One is always pleased to help inform and I suggest that you are one of more youthful members of this forum? Never be afraid of saying you have never heard of something or do not understand. Folk on this forum will always be pleased to give you an opinion. 

Sutton Bingham is a stones throw from East Coker near Yeovil, the village immortalised by T.S. Elliot in his poem East Coker.

Indeed his remains are in the Elliot family vault in East Coker church, in the north west transcept of the nave.

However returning to Sutton Bingham, which is in Cattistock Country.

It appears you live in Somerset, you may find the reservoir and aquatic bird life are very interesting especially during this hard weather and the little church up on the hill is a must for any visitor.


----------



## solitairex (27 December 2010)

Judgemental said:



			Sutton Bingham is a stones throw from East Coker near Yeovil, the village immortalised by T.S. Elliot in his poem East Coker.
		
Click to expand...

Ah yes - Yeovil is near Glastonbury, which is full of witchcraft (and hippys) etc! 

And yes, I'm 14  aha!


----------



## SusannaF (27 December 2010)

Please let those who lived under Hitler and Hussain know your great theory. 

Anna Sewell was anti-hunt too, and you know what a fascistic demogogue _she_ was.


----------



## tootsietoo (27 December 2010)

I STILL don't understand what the point of the comparison is!

Much as I am not keen on Tony Blair, it's pretty obvious that he was not quite as bad as the other two!


----------



## EAST KENT (27 December 2010)

Worry ye not..it`s the sloe gin     "Normal" JM will return after a spell in the Priory.


----------



## Judgemental (27 December 2010)

tootsietoo said:



			I STILL don't understand what the point of the comparison is!

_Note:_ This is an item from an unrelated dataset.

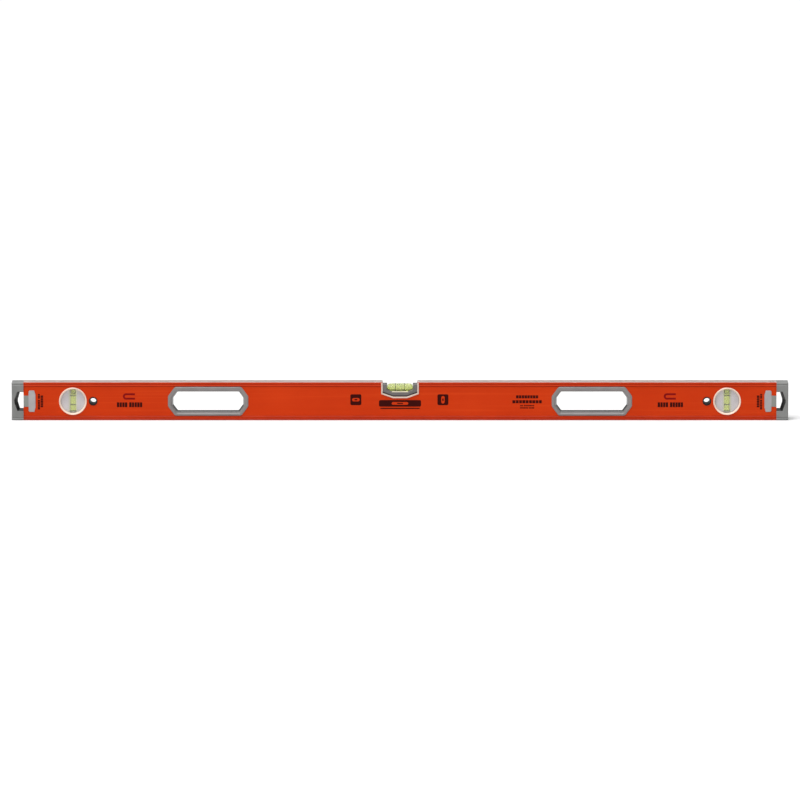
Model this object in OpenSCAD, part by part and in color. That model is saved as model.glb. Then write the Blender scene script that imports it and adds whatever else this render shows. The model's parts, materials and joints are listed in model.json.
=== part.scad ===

Much as I am not keen on Tony Blair, it's pretty obvious that he was not quite as bad as the other two!
		
Click to expand...

1. Tony Blair took this country to war and invaded another soverign nation without a legal mandate. Both Hitler and Hussain did that as well.

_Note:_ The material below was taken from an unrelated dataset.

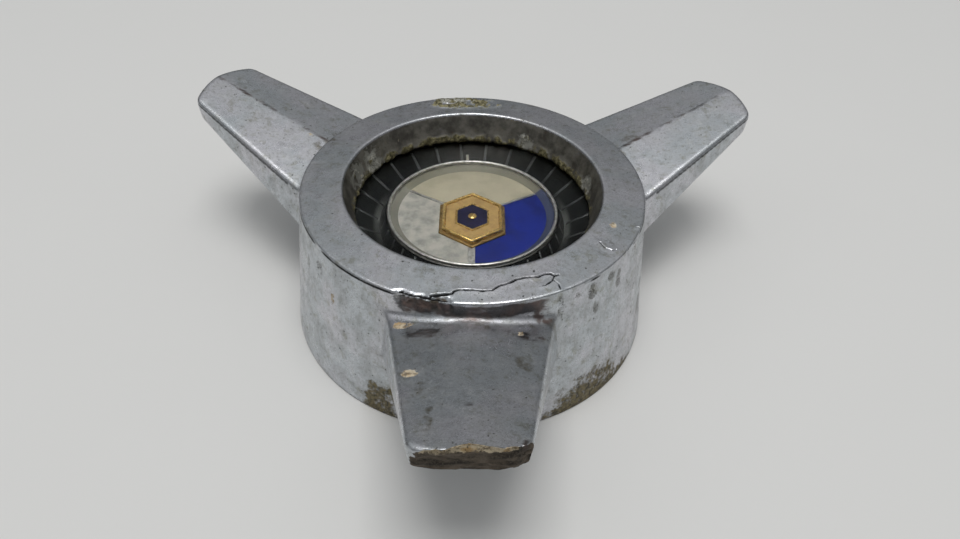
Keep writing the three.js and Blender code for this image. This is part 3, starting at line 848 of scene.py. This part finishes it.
    dull = paint.math("MAXIMUM", paint.math("MAXIMUM", crust, bare), paint.math("MAXIMUM", crack, grime))
    dull = paint.math("MAXIMUM", dull, tan)
    metal = paint.blend(dull, 0.95, 0.0)
    metal = paint.blend(inside, metal, 0.5)
    metal = paint.blend(well, metal, 0.7)
    rough = paint.ramp(paint.math("ADD", patch, paint.math("MULTIPLY", fine, 0.5)), 0.5, 1.1, 0.24, 0.48)
    rough = paint.blend(well, rough, 0.30)
    rough = paint.blend(inside, rough, 0.62)
    rough = paint.blend(paint.math("MAXIMUM", dull, specks), rough, 0.85)
    paint.set(Base_Color=colour, Metallic=metal, Roughness=rough, Specular_IOR_Level=0.3)
    relief = paint.math("ADD", paint.math("MULTIPLY", fine, 0.6), paint.math("MULTIPLY", grain, 0.4))
    relief = paint.math("SUBTRACT", relief, paint.math("MULTIPLY", specks, 0.5))
    paint.bump(relief, 0.06)
    return paint.material


def clear_acrylic():
    """The lens. Its low refractive index keeps reflections off the dial, as in the photograph."""
    paint = Paint("clear_acrylic")
    dust = paint.ramp(paint.noise(6, 3, offset=2.0), 0.5, 0.8, 0.0, 0.02)
    paint.set(
        Base_Color=(0.97, 0.975, 0.97),
        Roughness=dust,
        IOR=1.15,
        Transmission_Weight=1.0,
    )
    return paint.material


def black_gloss():
    """Black dial print with a painted soft grey reflection at both sides of the valley."""
    paint = Paint("black_gloss")
    film = paint.noise(5, 4, offset=4.4)
    colour = paint.mix(paint.ramp(film, 0.4, 0.75), (0.003, 0.004, 0.004), (0.010, 0.012, 0.011))
    # painted reflection: lighter grey where the valley mask is set
    colour = paint.mix(paint.math("MULTIPLY", paint.mask("painted_valley_reflection"), 0.8), colour, (0.10, 0.105, 0.10))
    rough = paint.ramp(film, 0.3, 0.8, 0.3, 0.45)
    paint.set(Base_Color=colour, Roughness=rough, Specular_IOR_Level=0.06)
    return paint.material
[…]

2. It is very bad luck to be the author of a hunting ban and those who have been foolish enough to use their power so unwisely, always have an ignominious end. Hitler shot himself, they hanged Hussain and by all accounts made a mess of the job and decapitated him in the process!

3. Call it fate, of course perhaps fate can be reversed if one believes in the spiritual power of hunting over other mortal matters and the House of Commons.


----------



## rosie fronfelen (27 December 2010)

Judgemental said:



			1. Tony Blair took this country to war and invaded another soverign nation without a legal mandate. Both Hitler and Hussain did that as well.

2. It is very bad luck to be the author of a hunting ban and those who have been foolish enough to use their power so unwisely, always have an ignominious end. Hitler shot himself, they hanged Hussain and by all accounts made a mess of the job and decapitated him in the process!

3. Call it fate, of course perhaps fate can be reversed if one believes in the spiritual power of hunting over other mortal matters and the House of Commons.
		
Click to expand...

for gods sake, what is this obsession with Hitler and Saddam and bloody Blair, its a time to look foreward not back to the hideous past- what wrong with you man?


----------



## Serenity087 (27 December 2010)

I've seen a truely black fox.

Was magnificant.

Made my life, right up until I got snogged (with tongues!) by a eurasian wolf.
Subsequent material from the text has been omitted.